Erykah Badu knows how to throw a party.

For her birthday bash, a ticketed public event held annually in her hometown of Dallas, Texas, the singer planned a 14-act event that included a 90-minute performance from the queen herself.

During rehearsals, Badu rejected the notion that the party was a show. “This is life,” she said.

The line for the event was wrapped around the block, as fans waited for their night with the hometown icon. From the moment that The Bomb Factory’s doors opened until showtime began, the energy was high. Some attendees paid tribute to Badu’s legacy through fashion, with headwraps and T-shirts featuring the singer face.

The festivities started promptly at 7 p.m. with a 45-minute libation ceremony, which is an offering of drink to a deity. This ancient act is basically the root of “pouring one out for the homies.” It’s a form of ancestral honor, which has proven to be something that Badu cares for deeply.

Over the course of the next few hours, a who’s who of burgeoning and established talent hit the stage. Texas rappers Trapboy Freddy and AssHole In Gold performed their latest works, while Tierra Whack ran through her 15-minute LP, Whack World. Bassist Thundercat also shared a funky set, closing out with “Them Changes.”

One of the most important moments of the night was the formal debut of Badu’s daughter, Puma Curry-Wright. The 16-year-old wowed the crowd with her rendition of jazz trio Moonchild’s “All The Joy.” Her wide smiles and Milly Rock during the song’s break was proof that she’s not only inherited her mother’s pipes, but her charm as well.

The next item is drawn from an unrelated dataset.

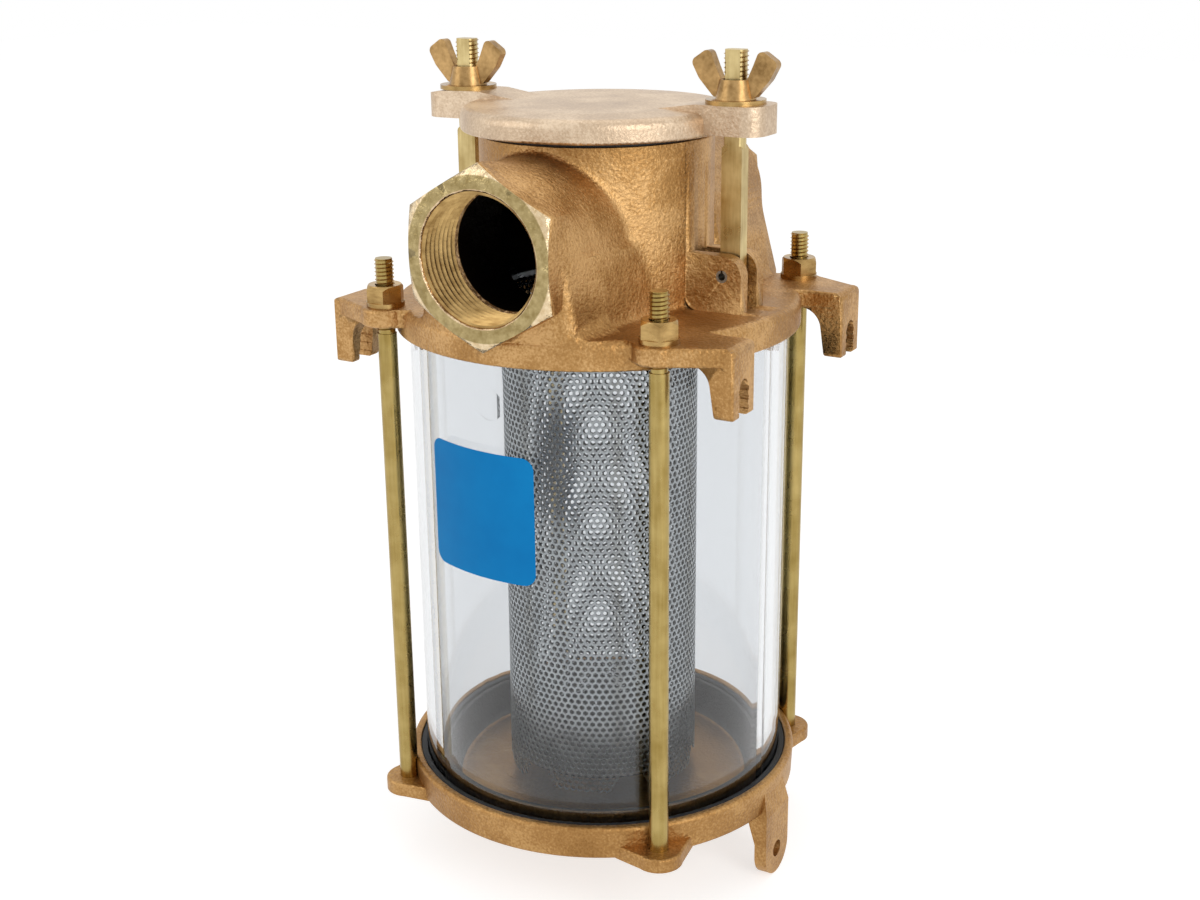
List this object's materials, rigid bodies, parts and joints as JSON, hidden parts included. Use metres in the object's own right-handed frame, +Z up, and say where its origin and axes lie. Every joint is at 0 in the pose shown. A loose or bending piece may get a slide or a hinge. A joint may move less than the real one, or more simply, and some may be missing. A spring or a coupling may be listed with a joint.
{
  "type": "sea water strainer",
  "caption": "Cast bronze in-line sea water strainer: clear cylinder clamped between base and body by tie rods, perforated basket, and a cover held by swing bolts with wing nuts.",
  "frame": {"origin": "on the cylinder's vertical axis, at the height of the tips of the two base feet", "axes": "+Z up along the cylinder, -Y out of the inlet port, +Y out of the outlet port, +X and -X out of the bulkhead mounting pads"},
  "size_m": [0.148, 0.142, 0.282],
  "materials": {
    "cast_bronze": "as-cast bronze, sandy and matt",
    "pale_bronze": "pale sand-cast bronze, matt",
    "drawn_brass": "drawn brass bar, satin",
    "turned_brass": "turned brass, satin",
    "black_rubber": "black rubber, matt",
    "clear_plastic": "clear moulded plastic, glossy",
    "basket_steel": "perforated steel sheet, satin",
    "pin_steel": "rolled spring steel, satin",
    "blue_label": "plain blue film, glossy"
  },
  "bodies": {
    "strainer": {"base": "cast_bronze", "basket_bail": "basket_steel", "basket_bottom": "basket_steel", "basket_rim": "basket_steel", "basket_tube": "basket_steel", "clear_cylinder": "clear_plastic", "cover": "pale_bronze", "cover_gasket": "black_rubber", "drain_plug": "turned_brass", "hex_nut_1": "turned_brass", "hex_nut_2": "turned_brass", "hex_nut_3": "turned_brass", "hex_nut_4": "turned_brass", "label": "blue_label", "lock_washer_1": "turned_brass", "lock_washer_2": "turned_brass", "lock_washer_3": "turned_brass", "lock_washer_4": "turned_brass", "lower_gasket": "black_rubber", "pivot_pin_left": "pin_steel", "pivot_pin_right": "pin_steel", "strainer_body": "cast_bronze", "swing_bolt_right": "drawn_brass", "tie_rod_1": "drawn_brass", "tie_rod_2": "drawn_brass", "tie_rod_3": "drawn_brass", "tie_rod_4": "drawn_brass", "upper_gasket": "black_rubber"},
    "left_bolt": {"swing_bolt_left": "drawn_brass"},
    "left_washer": {"flat_washer_left": "turned_brass"},
    "left_nut": {"wing_nut_left": "turned_brass"},
    "right_washer": {"flat_washer_right": "turned_brass"},
    "right_nut": {"wing_nut_right": "turned_brass"}
  },
  "joints": [
    {"name": "left_bolt_swing", "type": "hinge", "parent": "strainer", "child": "left_bolt", "pos_m": [-0.05, 0, 0.2125], "axis": [0, -1, 0], "range_deg": [0, 100]},
    {"name": "left_nut_lift", "type": "slide", "parent": "left_bolt", "child": "left_washer", "axis": [0, 0, 1], "range_m": [0, 0.0085]},
    {"name": "left_nut_spin", "type": "hinge", "parent": "left_washer", "child": "left_nut", "pos_m": [-0.05, 0, 0.267], "axis": [0, 0, 1], "range_deg": [0, 2170]},
    {"name": "right_nut_lift", "type": "slide", "parent": "strainer", "child": "right_washer", "axis": [0, 0, 1], "range_m": [0, 0.0085]},
    {"name": "right_nut_spin", "type": "hinge", "parent": "right_washer", "child": "right_nut", "pos_m": [0.05, 0, 0.267], "axis": [0, 0, 1], "range_deg": [0, 2170]}
  ],
  "couplings": [
    {"joint": "left_nut_spin", "follows": "left_nut_lift", "rad_per_m": 4452.7},
    {"joint": "right_nut_spin", "follows": "right_nut_lift", "rad_per_m": 4452.7}
  ]
}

Badu also worked with students from Booker T. Washington High School for the Performing and Visual Arts, her alma mater. Students, under the direction of the high school’s dance instructor, Michelle Gibson, were tasked with choreographing their own dances. The elements and Yoruba culture inspired their movements, as their acts were titled, “Breath,” “Water” and “Chaos.”

Photo by Mike Brooks/Dallas Observer

This party wasn’t just for the kids though. For Act 5, all eyes were on Sammy Picone, a New York-based pole dance instructor, as she shared a few sensual moves for the audience.

At its core, the party was about expression through movement. Breakdancers from Red Bull, Badu’s background singer Durand Bernarr, and viral dance/combat star Super Bitch dueled it out onstage. The audience fawned over their backflips and dips.

Photo by Mike Brooks/Dallas Observer

Toward the night’s end, Badu ran through a number of some of her best deep cuts, including “Green Eyes,” “I Want You,” and “Cleva.”

The party wrapped up with the presentation of a disco ball birthday cake, and many hung out in the main area, as well as backstage, for an opportunity to convene with the music legend.

But, as fairies tend to, Badu was whisked away, leaving fans to ruminate on all the magic they’d just experienced.